Are 7 districts being artificially inflated? Are 9 districts being unduly punished? Will these new cut scores remain for the 2018 accountability results, like the new release says, or will there be other “unintended consequences” to show up later?
Who knows? But, you can believe many educators are wondering if their effort is going to be worth it in the long run.
Domaleski goes on to say that without the new baseline, results would reflect “unexpected and unrealistic circumstances where results declined.” Could this be seen as an admission that the Common Core State Standards, which were renamed the College and Career Readiness Standards are not reliable standards? Are we seeing a lack of growth over time by high performing schools due to poor standards that don’t lead students to higher achievement?

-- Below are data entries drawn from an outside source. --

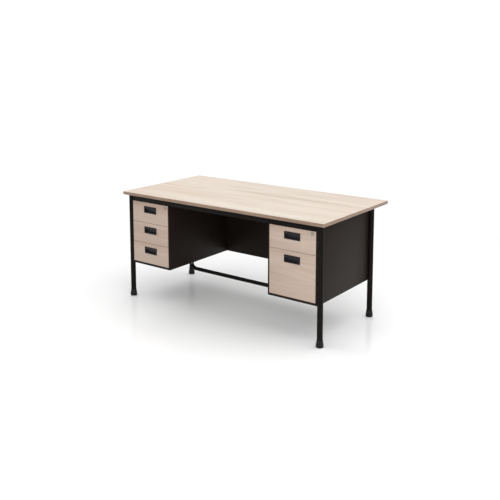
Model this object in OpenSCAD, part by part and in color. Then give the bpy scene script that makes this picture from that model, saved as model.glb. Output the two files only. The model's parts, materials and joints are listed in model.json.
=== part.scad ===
// Double-pedestal teacher desk: laminate top on a round-tube steel frame,
// three box drawers on the left, a box drawer over a file drawer on the right.
// X runs along the desk, -Y is the drawer side, +Z is up; the origin is on the
// floor under the middle of the top.  All sizes are in millimetres.

/* [Top] */
// Length of the top, along X
desk_length = 1600; // [1300:5:2000]
// Depth of the top, along Y
desk_depth = 800; // [660:5:1000]
// Height of the writing surface above the floor
desk_height = 740; // [690:5:900]
// Thickness of the laminated board
top_thickness = 20; // [16:0.5:30]
// Thickness of the plastic edge band
band_thickness = 2; // [1:0.5:3]
// Radius of the top's corners
corner_radius = 5; // [3:0.5:20]

/* [Legs] */
// Outside diameter of a leg tube
leg_od = 35; // [29:1:42]
// Wall of a leg tube
leg_wall = 1.5; // [1.2:0.1:3]
// Overhang of the top past the legs at both ends
end_overhang = 24.5; // [15:0.5:60]
// Overhang of the top past the front legs
front_overhang = 23.5; // [15:0.5:60]
// Overhang of the top past the rear legs, on the visitor's side
rear_overhang = 128.5; // [20:0.5:160]
// Height of the moulded foot
foot_height = 45; // [30:1:60]
// How far the foot's rim stands out from the tube
foot_flare = 5.5; // [4:0.5:12]
// Solid floor of the foot, under the tube
foot_floor = 6; // [4:1:12]
// Radial clearance between the foot's socket and the tube
foot_clearance = 0.1; // [0.05:0.05:0.3]

/* [Frame rails] */
// Height of the rails under the top
rail_height = 38; // [30:1:50]
// Thickness of the rails, front to back
rail_depth = 20; // [15:1:30]
// Wall of the rails
rail_wall = 1.5; // [1.2:0.1:3]

/* [Pedestals] */
// Clear height from the floor to the pedestals
floor_gap = 245; // [150:1:300]
// Width of a pedestal over its front frame
pedestal_width = 344; // [320:1:420]
// Distance of the drawer fronts behind the front of the legs
front_set_back = 4.5; // [3:0.5:8]
// Sheet thickness of the pedestals and the modesty panel
sheet = 1.2; // [0.8:0.1:2]
// Distance of the pedestals' outer walls inside the middle of the legs
wall_inset = 10; // [6:0.5:12]
// Gap between the sheets and the legs that they end at
leg_gap = 0.2; // [0.1:0.1:1]
// Width of the front frame's upright edges
jamb_width = 10; // [7:0.5:15]
// Height of the front frame's bottom edge
sill_height = 14.5; // [6:0.5:20]
// Fold that stiffens the free lower edge of the modesty panel
hem_depth = 15; // [8:1:25]

/* [Drawers] */
// Thickness of a drawer front
front_thickness = 18; // [15:0.5:22]
// Gap round the drawer fronts
front_gap = 1; // [0.7:0.1:3]
// Gap between one drawer front and the next
seam_gap = 2; // [1.5:0.5:5]
// Gap between the top fronts and the front rail
rail_gap = 1.5; // [1:0.5:4]
// Space behind a box drawer's tray
box_rear_gap = 155.6; // [30:0.1:200]
// Space behind the file drawer's tray
file_rear_gap = 55.6; // [20:0.1:60]
// Distance between the bars for hanging folders
file_pitch = 330; // [300:5:335]
// Sheet thickness of the trays
tray_sheet = 1; // [0.8:0.1:1.5]
// Height of a tray's floor above the lower edge of its front
tray_lift = 10; // [8:1:20]

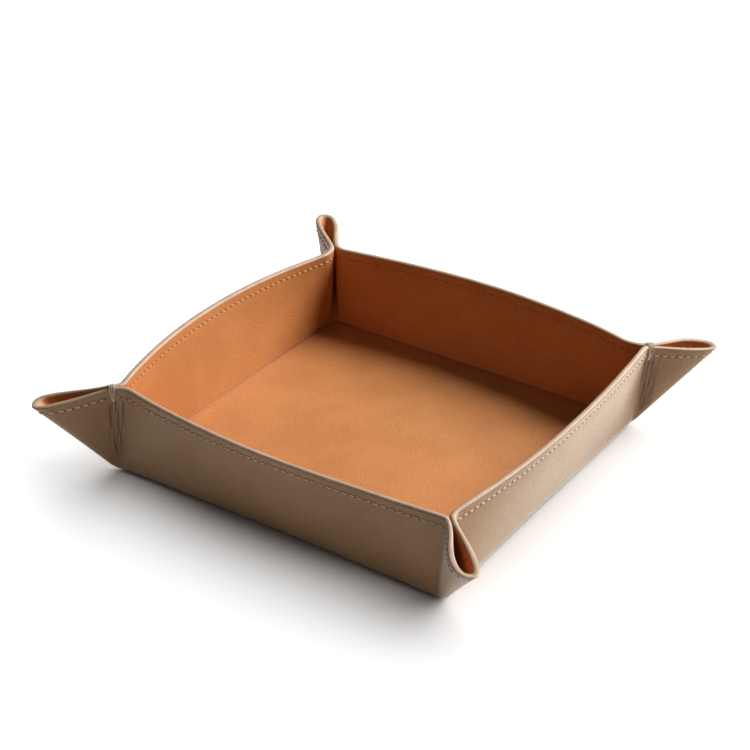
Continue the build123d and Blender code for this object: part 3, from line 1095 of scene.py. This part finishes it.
def lamp(name, way, distance, size, power, state, *things):
    """A round soft lamp, seen from the tray in a direction, for some things only or for all but some"""
    data = bpy.data.lights.new(name, "AREA")
    data.shape = "DISK"
    data.size = size
    data.energy = power
    light = new_object(name, data)
    direction = Vector(way).normalized()
    light.location = direction * distance
    light.rotation_euler = direction.to_track_quat("Z", "Y").to_euler()
    lit = bpy.data.collections.new(name + "_lit")
    for thing in things:
        lit.objects.link(thing)
    for member in lit.collection_objects:
        member.light_linking.link_state = state
    light.light_linking.receiver_collection = lit


# Each lamp: where it stands as seen from the tray, how far off, how wide, and its watts
outside = (outer_leather, edge_paint, needle_thread, *tacks.values())
lamp("key_light", (0.32, 0.73, 0.65), 1.5, 0.95, 38.5, "EXCLUDE", ground)
lamp("side_light", (0.66, 0.66, 0.4), 1.6, 0.9, 19, "INCLUDE", *outside)
lamp("ground_light", (0.183, 0.683, 0.707), 1.5, 4.28, 136, "INCLUDE", ground)

# Camera: angles in degrees, places in metres, the picture's own size in pixels
view_azimuth = 32.02
view_elevation = 29.86
view_roll = 1.90
view_distance = 804.75 * mm
view_target = Vector((-0.76 * mm, -0.43 * mm, 35.92 * mm))
picture_side = 750
focal_length_px = 1862.2
centre_px = (382.32, 375.48)


def make_camera():
    azimuth, elevation, roll = (math.radians(a) for a in (view_azimuth, view_elevation, view_roll))
    level = Vector((math.cos(azimuth), math.sin(azimuth), 0))
    back_x = math.sin(azimuth) * math.cos(elevation)
    back_y = -math.cos(azimuth) * math.cos(elevation)
    back = Vector((back_x, back_y, math.sin(elevation)))
    upright = back.cross(level)
    right = level * math.cos(roll) + upright * math.sin(roll)
    up = upright * math.cos(roll) - level * math.sin(roll)
    data = bpy.data.cameras.new("camera")
    data.lens = focal_length_px / picture_side * data.sensor_width
    data.shift_x = (picture_side / 2 - centre_px[0]) / picture_side
    data.shift_y = (centre_px[1] - picture_side / 2) / picture_side
    camera = new_object("camera", data)
    place = view_target + back * view_distance
    camera.matrix_world = Matrix.Translation(place) @ Matrix((right, up, back)).transposed().to_4x4()
    bpy.context.scene.camera = camera


make_camera()
bpy.context.scene.view_settings.view_transform = "Standard"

“With the exception of growth, all components of the accountability system are performing as expected,” Domaleski said. He anticipated an increase in proficiency and growth, but those results didn’t pan out. Lower rated schools were showing improvements, but high performing schools were not.
Ultimately, it’s all about economics. It’s about keeping an area of the state looking good to prospective business interests. For example, certain areas of the state cannot compete for the new Toyota-Mazda automobile plant without having a high quality school. Dropping from a level “A” to a level “B” could result in billions of dollars in lost revenue. And the power brokers in those areas don’t want to miss out on the spoils of a positive business climate, of which a high-achieving school district is a must.
I wish I knew the real reason why MDE has changed its mind after the fact. My hunch is it has very little to do with what they want the public to believe. And, I can’t find any reason in all of this that is beneficial to all students across the state.
If MDE doesn’t do damage control inside the public schools with teachers, administators and superintendents, then they may as well disband and turn education over to the individual districts.
Wait, that doesn’t sound like that bad of an idea.